HM: I wasn’t sure what to expect. It looked interesting – with a modern take on those ZX Spectrum dithered graphics seen in games such as Driller and Castle Master.

GB: Yeah you showed me those after we’d finished. It reminded me of screenshots I’d seen of 3D Construction Set for the Amiga or ZX Spectrum and little did I know they were created by the same developers of the Freescape engine and Driller.

HM: Let’s explain how we played and what we worked out, right until the point where we “finished”. So there are two players with different screens. One playing “left brain” and another “right brain”. Took us a little while to get the networking sorted out but it wasn’t too much of a task. 

GB: At the Expo I played as the left brain, so to keep things fresh I decided to be the right brain this time. In a nutshell, both players occupy different spaces but have to work together to progress. Progression involves the right brain collecting these blocks and connecting them together, each one representing a chamber that the left brain player gets to navigate through. Some chambers contain cubes which, when collected, give the right brain a key allowing them to access other areas to gain more chamber blocks to connect together. Of course, none of this is explained so both players have to work together and perhaps more importantly, be able to see each other’s screens to understand how they interact. It’s difficult to explain! But it is fairly simple once you get your head around it.

HM: Now as you worked on a bit already in the expo, we spun up fairly quickly. And during this phase there was nothing of story or meaning offered whatsoever. It was just geometric shit everywhere, a puzzle to solve. The dithered graphics made the gloom seem creepy and the places we explored – our worlds never intersected – felt quite foreign and dead.

Right Brain searching

GB: Yeah it’s got a very lo-fi aesthetic but that adds so much to the atmosphere of the game seeing shapes emerging from the darkness around you as you explore.

HM: I should jump in here and point out it is not possible to die. The worst case scenario is when the left brain character – wandering around the chambers assembled by the right brain – leaves a chamber through an exit which isn’t connected. Then you get dumped into a sort of waiting room as you are delivered back to the left brain starting point – the dead forest chamber. You, Gregg, couldn’t “die” at all.

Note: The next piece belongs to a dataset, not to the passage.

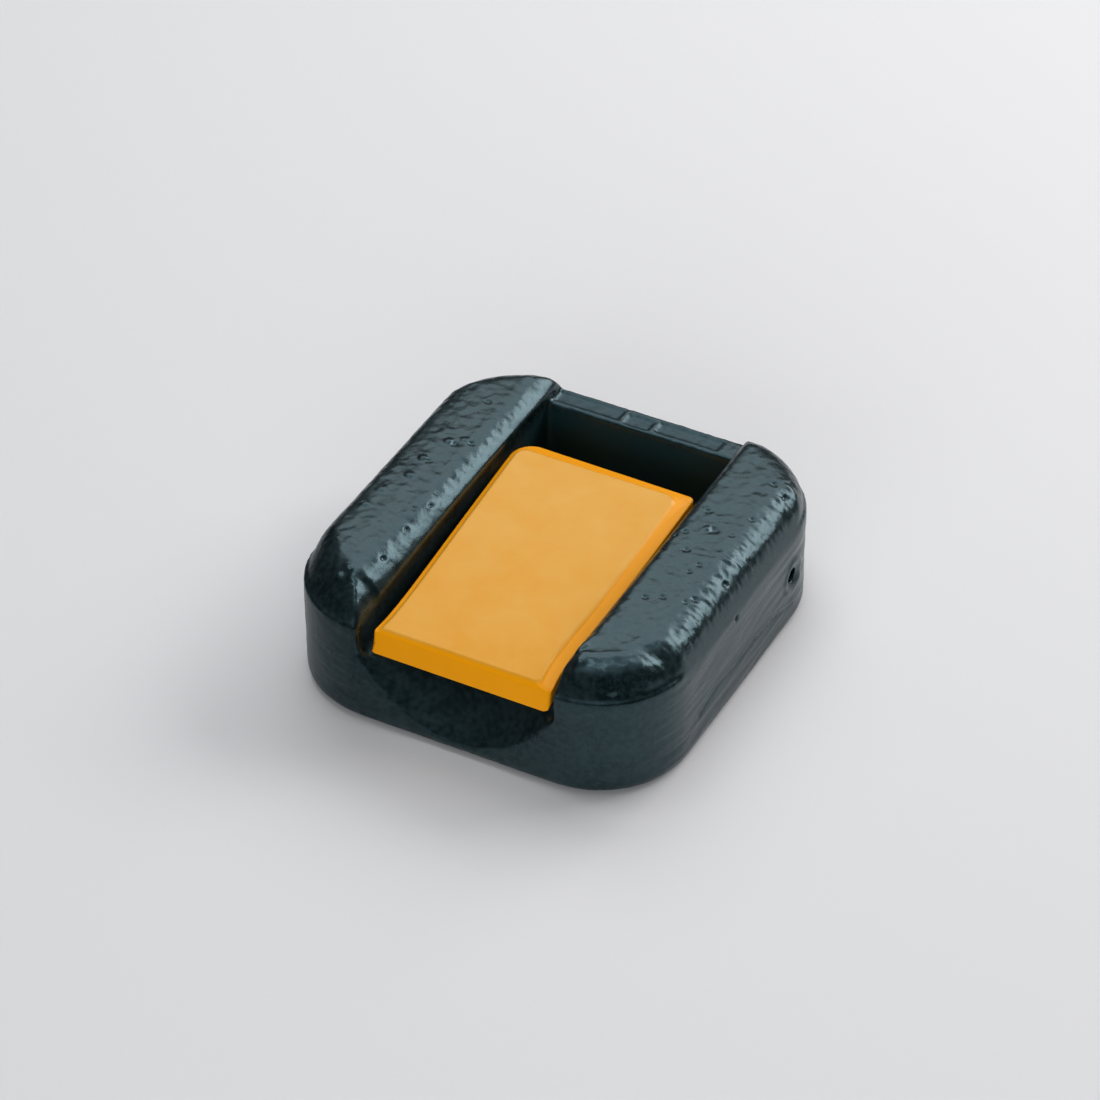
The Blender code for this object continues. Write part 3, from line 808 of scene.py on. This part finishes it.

GB: The Waiting Room of Doom, as I called it, is just an endless chamber that wraps in on itself. The only way to leave is to stand motionless and the dithered gloom sort of consumes you and, yeah, then you’re spat back out into the orange dead forest chamber.

HM: We were having to work together, figuring out what to do. I would find funky cubes which were keys for you, which in turn allowed you to go find new chambers for me to explore and retrieve cubes from… I remember the disappointment when we found new chambers with no key in them. They were pointless and we wondered why the Hell Terry would put them in. Ho ho, that was to come back and bite us on the ass later.

GB: At A Distance is very much a game of two halves. The first half is the one we’ve discussed so far – the chamber blocks, the cubes, the keys, connecting the chambers. But the second half is something that seems to have gone largely without discussion across the internet, at least our searches didn’t turn up much and we made many searches. A few stray commenters have mentioned it here and there but generally speaking it’s almost remained a secret. Which is unsurprising given that this ‘second half’ isn’t likely to be discovered in an expo/social environment as we found out.

HM: I remember that first realisation as we were working through the game together. As I navigated chambers and you slotted them into place – that this was just not an expo game. It was a thoughtful thing and something to reflect on as you were working through it. All told, I think we spent 90 minutes to two hours on the game – including all of our contemplation. It took too long to play for an expo environment which is all about moving on, the pressure of a waiting crowd behind you.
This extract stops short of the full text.